- INSTRUCTIONS TO FOLLOW
Where a line holds the string "FreeCAD", return that line.

- DATA ROWS

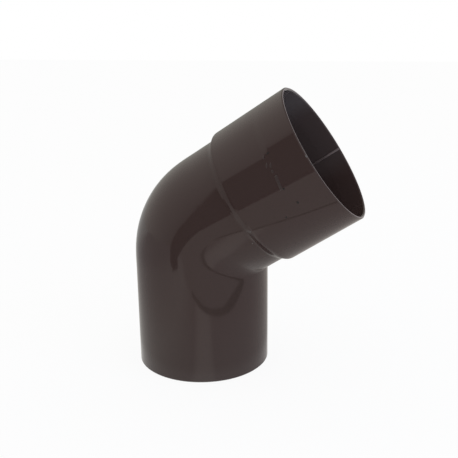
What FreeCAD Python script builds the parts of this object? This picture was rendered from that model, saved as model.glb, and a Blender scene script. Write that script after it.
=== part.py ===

* * *

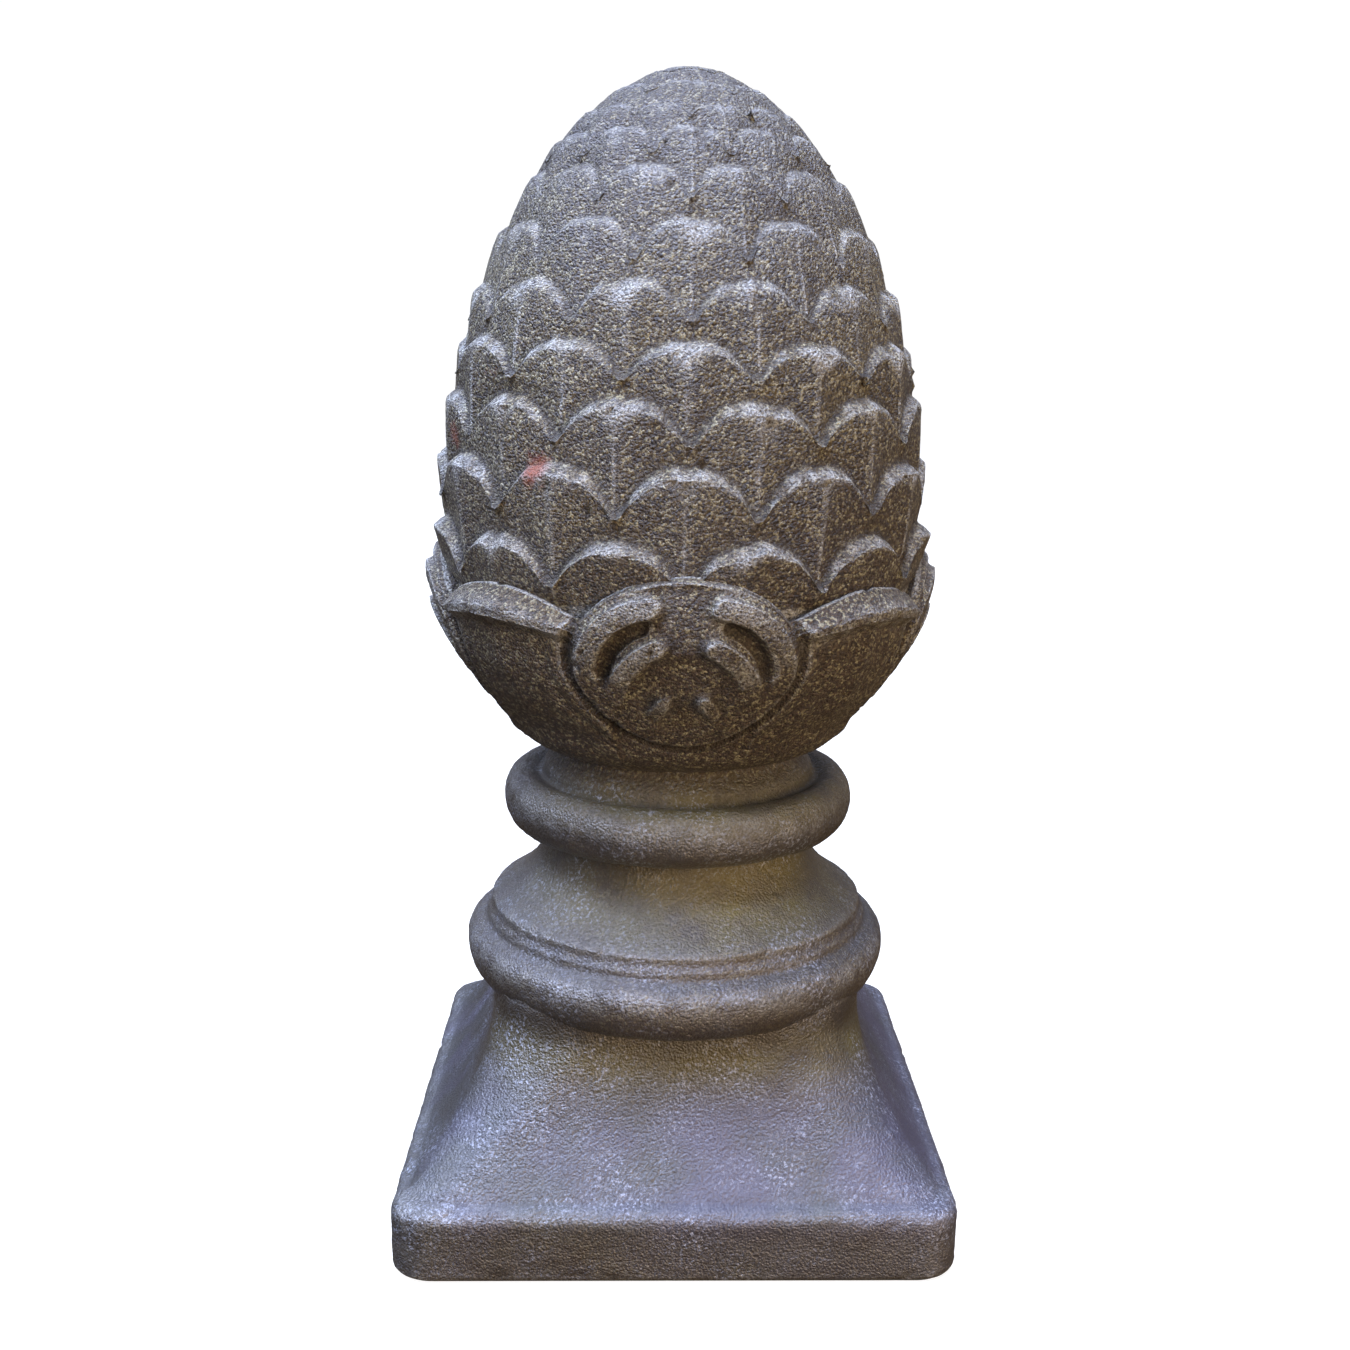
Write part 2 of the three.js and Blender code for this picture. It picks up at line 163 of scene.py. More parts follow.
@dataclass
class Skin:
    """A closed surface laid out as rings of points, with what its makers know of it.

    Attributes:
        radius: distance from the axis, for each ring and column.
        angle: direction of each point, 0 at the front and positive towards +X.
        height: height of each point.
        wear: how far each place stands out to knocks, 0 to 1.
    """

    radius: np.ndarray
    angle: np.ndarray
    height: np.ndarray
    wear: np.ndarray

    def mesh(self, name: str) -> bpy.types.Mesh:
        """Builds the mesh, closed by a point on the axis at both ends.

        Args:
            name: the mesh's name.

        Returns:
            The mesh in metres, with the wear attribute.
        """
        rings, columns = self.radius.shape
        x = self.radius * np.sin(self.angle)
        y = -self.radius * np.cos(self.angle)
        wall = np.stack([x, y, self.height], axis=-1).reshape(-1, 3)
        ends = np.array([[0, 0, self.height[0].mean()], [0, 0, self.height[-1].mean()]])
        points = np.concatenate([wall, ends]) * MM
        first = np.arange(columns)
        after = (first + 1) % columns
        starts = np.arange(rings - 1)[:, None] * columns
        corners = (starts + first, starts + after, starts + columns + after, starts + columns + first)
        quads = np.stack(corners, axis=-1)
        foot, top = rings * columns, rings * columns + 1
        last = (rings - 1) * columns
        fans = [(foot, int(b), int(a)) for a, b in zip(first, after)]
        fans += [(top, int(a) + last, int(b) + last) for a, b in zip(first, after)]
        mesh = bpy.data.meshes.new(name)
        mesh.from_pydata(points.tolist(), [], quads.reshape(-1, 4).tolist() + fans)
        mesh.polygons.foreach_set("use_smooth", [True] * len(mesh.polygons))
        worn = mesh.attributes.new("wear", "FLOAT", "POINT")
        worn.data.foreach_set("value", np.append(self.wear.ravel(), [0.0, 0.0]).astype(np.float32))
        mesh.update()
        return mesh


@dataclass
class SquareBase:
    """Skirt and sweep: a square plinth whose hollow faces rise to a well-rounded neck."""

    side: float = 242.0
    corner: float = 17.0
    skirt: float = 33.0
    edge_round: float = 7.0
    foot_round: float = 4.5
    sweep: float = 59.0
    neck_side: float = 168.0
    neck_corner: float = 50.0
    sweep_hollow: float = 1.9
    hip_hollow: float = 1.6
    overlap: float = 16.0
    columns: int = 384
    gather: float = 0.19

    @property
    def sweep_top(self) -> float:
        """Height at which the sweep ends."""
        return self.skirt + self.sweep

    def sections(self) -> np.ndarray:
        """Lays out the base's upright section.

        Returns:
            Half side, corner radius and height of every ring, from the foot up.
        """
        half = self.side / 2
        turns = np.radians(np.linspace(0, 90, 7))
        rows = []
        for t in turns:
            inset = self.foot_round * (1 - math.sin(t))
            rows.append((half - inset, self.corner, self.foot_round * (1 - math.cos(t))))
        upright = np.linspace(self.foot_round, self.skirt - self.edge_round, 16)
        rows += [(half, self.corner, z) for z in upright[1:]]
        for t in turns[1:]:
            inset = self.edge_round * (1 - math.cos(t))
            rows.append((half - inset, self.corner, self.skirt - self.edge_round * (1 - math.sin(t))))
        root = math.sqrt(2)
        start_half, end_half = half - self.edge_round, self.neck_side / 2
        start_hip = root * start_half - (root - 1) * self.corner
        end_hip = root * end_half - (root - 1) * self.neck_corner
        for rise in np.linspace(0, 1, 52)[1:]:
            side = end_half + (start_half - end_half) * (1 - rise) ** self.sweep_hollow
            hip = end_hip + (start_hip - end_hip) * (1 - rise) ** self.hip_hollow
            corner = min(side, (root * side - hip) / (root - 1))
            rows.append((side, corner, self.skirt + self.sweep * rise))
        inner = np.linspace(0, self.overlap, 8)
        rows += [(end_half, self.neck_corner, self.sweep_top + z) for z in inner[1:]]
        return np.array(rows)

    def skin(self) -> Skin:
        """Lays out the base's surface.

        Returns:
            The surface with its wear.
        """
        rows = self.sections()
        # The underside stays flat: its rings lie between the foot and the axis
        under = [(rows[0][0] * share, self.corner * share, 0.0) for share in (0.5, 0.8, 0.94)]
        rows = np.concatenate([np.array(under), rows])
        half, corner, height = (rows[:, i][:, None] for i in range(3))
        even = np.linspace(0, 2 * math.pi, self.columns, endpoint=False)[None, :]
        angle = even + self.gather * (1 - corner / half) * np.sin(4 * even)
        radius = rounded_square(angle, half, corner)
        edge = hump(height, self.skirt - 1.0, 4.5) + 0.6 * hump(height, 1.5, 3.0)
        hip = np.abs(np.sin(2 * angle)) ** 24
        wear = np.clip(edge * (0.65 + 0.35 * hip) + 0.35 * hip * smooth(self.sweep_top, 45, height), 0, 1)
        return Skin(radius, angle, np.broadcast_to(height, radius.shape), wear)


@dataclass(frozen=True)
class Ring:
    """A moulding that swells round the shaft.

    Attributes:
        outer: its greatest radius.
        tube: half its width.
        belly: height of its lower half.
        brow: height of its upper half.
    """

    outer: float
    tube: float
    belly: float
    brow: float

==

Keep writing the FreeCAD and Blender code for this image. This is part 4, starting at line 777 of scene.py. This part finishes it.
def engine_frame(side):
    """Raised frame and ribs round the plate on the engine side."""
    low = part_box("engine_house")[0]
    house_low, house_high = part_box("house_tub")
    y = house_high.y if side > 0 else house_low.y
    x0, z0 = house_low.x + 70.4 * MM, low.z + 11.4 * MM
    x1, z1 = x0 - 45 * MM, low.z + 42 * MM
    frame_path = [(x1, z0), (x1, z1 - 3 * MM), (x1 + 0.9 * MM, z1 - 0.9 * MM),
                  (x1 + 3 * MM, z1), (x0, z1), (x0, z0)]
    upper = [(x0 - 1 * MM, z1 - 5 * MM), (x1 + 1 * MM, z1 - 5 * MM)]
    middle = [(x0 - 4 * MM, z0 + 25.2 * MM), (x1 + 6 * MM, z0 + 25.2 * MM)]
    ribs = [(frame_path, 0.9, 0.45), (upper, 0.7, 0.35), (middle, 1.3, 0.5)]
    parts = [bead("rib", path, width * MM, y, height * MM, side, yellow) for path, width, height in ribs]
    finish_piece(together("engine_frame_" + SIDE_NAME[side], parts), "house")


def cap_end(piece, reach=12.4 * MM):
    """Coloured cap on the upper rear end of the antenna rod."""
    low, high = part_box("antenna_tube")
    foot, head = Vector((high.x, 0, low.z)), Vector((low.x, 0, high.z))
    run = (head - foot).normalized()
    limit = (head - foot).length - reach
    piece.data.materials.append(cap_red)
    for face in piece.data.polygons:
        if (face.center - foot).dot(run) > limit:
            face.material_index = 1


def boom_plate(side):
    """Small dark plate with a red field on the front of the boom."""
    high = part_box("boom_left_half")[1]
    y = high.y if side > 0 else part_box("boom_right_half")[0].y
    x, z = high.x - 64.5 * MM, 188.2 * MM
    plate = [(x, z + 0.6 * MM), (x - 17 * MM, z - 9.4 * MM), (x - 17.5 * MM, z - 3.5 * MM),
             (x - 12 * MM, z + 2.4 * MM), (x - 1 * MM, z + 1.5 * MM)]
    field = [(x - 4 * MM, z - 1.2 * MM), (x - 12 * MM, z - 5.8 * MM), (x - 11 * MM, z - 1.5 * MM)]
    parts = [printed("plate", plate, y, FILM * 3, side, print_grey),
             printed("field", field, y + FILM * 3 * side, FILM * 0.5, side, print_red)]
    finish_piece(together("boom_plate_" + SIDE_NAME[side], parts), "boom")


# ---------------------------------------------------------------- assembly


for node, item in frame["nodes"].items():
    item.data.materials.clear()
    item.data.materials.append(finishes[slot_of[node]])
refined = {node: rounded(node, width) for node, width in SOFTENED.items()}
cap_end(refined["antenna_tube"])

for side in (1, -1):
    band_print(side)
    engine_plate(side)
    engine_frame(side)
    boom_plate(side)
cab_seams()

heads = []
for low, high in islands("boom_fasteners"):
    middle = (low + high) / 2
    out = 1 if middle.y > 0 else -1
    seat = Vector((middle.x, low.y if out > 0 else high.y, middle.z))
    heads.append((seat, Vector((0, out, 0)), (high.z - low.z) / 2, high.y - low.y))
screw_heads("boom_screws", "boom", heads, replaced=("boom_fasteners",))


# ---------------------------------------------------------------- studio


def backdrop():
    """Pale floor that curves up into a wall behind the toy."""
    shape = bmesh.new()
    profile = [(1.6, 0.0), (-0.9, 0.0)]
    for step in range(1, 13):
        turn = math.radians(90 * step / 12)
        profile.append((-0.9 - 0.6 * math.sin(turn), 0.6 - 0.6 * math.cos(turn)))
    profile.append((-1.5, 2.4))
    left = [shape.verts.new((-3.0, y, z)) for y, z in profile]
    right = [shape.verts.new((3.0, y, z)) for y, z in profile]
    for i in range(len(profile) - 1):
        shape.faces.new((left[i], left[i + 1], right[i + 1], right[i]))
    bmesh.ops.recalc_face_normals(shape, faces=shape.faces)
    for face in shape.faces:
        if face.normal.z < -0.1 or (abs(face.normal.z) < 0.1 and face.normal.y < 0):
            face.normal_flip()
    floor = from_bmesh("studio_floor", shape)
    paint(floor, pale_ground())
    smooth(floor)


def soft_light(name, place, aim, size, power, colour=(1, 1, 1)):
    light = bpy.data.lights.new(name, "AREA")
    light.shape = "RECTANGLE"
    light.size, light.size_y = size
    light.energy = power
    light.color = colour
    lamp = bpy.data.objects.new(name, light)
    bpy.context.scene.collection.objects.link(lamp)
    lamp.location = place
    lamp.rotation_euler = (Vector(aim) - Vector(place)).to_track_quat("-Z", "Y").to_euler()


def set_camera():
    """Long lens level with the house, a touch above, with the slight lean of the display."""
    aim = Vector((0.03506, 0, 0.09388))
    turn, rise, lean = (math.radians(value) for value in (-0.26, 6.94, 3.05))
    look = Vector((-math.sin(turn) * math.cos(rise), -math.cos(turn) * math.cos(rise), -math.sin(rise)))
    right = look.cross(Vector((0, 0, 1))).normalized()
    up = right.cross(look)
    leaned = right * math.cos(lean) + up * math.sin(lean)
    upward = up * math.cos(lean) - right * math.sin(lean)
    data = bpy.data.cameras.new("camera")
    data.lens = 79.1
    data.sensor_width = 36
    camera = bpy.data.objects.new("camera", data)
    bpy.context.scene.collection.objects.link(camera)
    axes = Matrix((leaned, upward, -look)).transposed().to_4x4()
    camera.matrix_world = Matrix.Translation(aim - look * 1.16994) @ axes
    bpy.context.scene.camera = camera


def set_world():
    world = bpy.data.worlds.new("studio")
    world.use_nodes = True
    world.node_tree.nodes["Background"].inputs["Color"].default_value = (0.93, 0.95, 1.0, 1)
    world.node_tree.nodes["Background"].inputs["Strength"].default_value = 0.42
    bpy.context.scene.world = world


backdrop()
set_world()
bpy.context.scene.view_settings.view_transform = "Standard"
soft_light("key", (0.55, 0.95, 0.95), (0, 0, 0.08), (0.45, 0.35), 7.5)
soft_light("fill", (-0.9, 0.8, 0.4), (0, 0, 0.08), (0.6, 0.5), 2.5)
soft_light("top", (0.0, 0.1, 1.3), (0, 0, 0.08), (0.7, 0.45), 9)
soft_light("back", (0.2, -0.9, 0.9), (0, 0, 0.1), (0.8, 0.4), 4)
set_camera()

- OUTPUT FOR THIS EXERCISE
What FreeCAD Python script builds the parts of this object? This picture was rendered from that model, saved as model.glb, and a Blender scene script. Write that script after it.
Keep writing the FreeCAD and Blender code for this image. This is part 4, starting at line 777 of scene.py. This part finishes it.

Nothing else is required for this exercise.